● Supplied information:
........
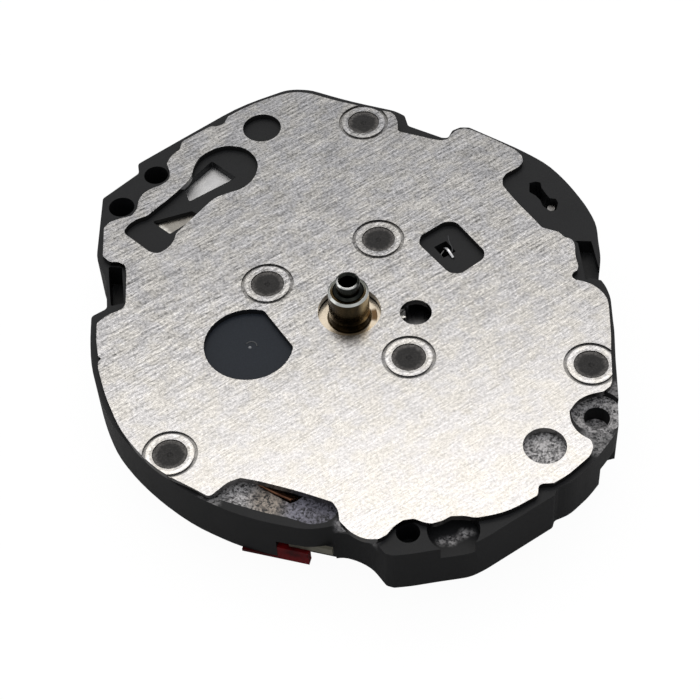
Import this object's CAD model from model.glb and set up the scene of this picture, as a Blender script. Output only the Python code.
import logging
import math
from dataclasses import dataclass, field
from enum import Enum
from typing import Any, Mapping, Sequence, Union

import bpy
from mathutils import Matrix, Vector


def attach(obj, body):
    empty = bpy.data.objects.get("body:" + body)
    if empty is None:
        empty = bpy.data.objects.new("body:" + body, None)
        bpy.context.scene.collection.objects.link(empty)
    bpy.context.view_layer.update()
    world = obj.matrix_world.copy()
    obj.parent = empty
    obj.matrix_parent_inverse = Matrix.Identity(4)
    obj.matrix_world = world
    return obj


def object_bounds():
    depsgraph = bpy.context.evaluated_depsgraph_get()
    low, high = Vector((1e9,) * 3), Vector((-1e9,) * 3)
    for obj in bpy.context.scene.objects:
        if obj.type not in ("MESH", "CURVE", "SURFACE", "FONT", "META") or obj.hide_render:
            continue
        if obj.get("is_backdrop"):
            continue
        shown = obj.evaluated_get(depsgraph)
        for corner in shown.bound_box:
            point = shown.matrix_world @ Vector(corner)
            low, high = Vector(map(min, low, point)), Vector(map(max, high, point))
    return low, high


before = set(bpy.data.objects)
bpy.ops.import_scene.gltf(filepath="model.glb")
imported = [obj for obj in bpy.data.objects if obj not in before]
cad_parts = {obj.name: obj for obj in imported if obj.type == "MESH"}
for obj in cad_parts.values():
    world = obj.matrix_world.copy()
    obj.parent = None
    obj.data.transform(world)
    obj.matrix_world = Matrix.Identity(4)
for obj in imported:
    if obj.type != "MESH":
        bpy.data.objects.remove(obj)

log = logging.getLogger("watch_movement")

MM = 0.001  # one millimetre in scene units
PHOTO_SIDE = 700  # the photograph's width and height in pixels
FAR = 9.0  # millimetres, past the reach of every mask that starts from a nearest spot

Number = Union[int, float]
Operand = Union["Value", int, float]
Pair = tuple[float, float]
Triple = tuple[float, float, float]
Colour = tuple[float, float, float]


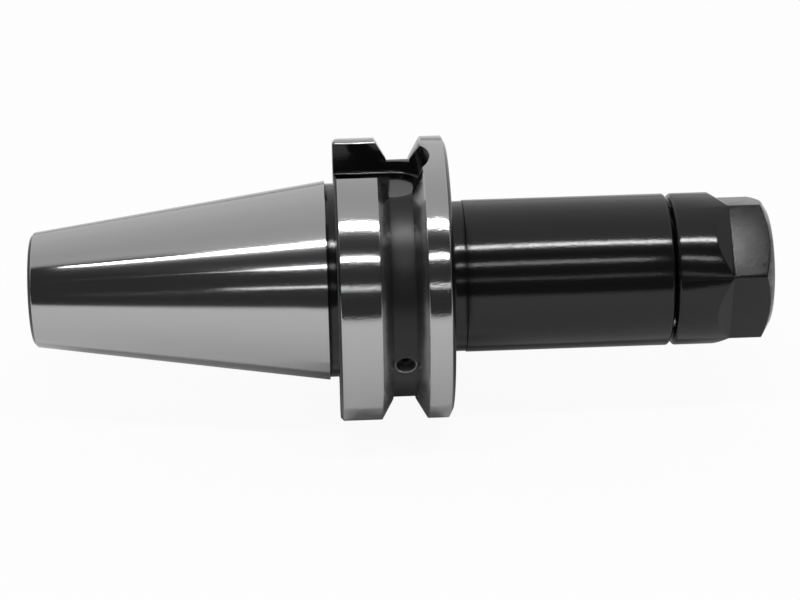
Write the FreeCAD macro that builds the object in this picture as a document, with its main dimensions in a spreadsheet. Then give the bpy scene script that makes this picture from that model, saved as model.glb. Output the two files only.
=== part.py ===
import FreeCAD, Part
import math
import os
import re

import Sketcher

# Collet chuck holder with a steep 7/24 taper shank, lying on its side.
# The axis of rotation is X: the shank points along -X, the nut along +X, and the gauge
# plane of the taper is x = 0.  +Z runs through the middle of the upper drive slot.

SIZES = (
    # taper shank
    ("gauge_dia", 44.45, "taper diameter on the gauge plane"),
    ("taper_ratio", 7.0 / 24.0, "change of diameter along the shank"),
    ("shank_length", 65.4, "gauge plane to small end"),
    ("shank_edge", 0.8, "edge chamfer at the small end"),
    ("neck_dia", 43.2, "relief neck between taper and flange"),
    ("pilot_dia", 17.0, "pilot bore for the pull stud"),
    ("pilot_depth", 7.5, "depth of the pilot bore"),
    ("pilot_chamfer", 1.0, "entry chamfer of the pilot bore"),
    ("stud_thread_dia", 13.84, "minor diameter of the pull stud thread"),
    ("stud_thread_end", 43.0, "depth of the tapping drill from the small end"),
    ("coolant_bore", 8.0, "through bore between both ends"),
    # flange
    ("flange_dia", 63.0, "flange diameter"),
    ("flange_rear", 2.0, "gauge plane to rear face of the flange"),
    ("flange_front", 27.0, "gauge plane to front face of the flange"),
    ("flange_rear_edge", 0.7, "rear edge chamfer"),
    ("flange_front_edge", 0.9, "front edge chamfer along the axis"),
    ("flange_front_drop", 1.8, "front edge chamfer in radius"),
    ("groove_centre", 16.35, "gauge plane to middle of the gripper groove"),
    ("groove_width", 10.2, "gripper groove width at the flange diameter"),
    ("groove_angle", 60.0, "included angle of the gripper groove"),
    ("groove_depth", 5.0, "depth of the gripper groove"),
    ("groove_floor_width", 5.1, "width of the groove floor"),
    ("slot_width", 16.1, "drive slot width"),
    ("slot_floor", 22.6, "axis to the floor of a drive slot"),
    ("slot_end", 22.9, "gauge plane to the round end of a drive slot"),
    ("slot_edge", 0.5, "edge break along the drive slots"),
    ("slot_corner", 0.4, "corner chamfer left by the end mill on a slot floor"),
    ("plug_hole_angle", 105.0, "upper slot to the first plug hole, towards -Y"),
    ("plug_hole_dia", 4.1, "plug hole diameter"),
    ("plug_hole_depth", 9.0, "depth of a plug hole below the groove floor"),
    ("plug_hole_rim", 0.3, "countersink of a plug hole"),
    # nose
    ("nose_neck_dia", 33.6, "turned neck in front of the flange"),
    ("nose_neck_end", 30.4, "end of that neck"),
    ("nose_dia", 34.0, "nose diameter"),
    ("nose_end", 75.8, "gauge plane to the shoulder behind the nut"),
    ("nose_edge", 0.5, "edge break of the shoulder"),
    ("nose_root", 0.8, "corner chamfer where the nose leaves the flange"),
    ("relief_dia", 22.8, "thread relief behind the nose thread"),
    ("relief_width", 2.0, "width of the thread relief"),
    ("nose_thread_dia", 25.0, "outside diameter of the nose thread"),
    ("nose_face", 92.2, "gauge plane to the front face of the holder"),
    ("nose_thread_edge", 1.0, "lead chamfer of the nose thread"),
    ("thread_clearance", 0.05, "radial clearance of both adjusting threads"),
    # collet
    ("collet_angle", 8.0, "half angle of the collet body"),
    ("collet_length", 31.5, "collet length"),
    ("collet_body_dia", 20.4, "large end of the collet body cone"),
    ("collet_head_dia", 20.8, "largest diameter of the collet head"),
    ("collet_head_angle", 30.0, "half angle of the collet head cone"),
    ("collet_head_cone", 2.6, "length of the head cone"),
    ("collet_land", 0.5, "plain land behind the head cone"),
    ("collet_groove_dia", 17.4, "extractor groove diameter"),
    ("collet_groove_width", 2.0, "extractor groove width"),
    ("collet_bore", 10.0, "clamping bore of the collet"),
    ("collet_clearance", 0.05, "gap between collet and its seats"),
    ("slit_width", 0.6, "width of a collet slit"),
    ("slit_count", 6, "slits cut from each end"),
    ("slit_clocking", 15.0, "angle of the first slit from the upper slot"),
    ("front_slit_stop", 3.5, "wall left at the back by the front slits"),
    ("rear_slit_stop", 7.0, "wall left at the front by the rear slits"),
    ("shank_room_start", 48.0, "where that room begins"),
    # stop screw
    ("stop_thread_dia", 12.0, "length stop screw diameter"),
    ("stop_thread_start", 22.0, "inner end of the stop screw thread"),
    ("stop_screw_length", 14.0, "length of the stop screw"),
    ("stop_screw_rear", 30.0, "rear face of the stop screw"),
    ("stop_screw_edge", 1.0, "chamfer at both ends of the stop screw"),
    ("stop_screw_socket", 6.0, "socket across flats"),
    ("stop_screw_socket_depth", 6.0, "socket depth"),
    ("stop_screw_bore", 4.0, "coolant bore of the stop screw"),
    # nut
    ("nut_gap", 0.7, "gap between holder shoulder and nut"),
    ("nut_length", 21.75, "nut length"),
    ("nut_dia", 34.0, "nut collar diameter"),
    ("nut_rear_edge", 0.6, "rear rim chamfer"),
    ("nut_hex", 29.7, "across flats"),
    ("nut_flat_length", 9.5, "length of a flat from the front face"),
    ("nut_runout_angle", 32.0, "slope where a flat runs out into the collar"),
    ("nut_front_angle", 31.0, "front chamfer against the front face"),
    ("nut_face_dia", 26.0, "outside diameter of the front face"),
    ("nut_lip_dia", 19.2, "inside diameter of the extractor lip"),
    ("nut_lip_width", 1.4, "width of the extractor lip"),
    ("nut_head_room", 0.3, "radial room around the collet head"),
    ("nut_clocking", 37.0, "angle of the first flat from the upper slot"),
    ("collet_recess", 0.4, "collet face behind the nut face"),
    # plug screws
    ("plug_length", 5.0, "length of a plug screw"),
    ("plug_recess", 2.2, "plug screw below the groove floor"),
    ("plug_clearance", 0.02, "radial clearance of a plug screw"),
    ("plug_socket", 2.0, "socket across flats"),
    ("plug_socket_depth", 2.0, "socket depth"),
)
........
● Goal: Output exactly the lines of the material above from the one containing "if empty is" up to and including the one containing "obj.parent = empty".

● Exercise result:
    if empty is None:
        empty = bpy.data.objects.new("body:" + body, None)
        bpy.context.scene.collection.objects.link(empty)
    bpy.context.view_layer.update()
    world = obj.matrix_world.copy()
    obj.parent = empty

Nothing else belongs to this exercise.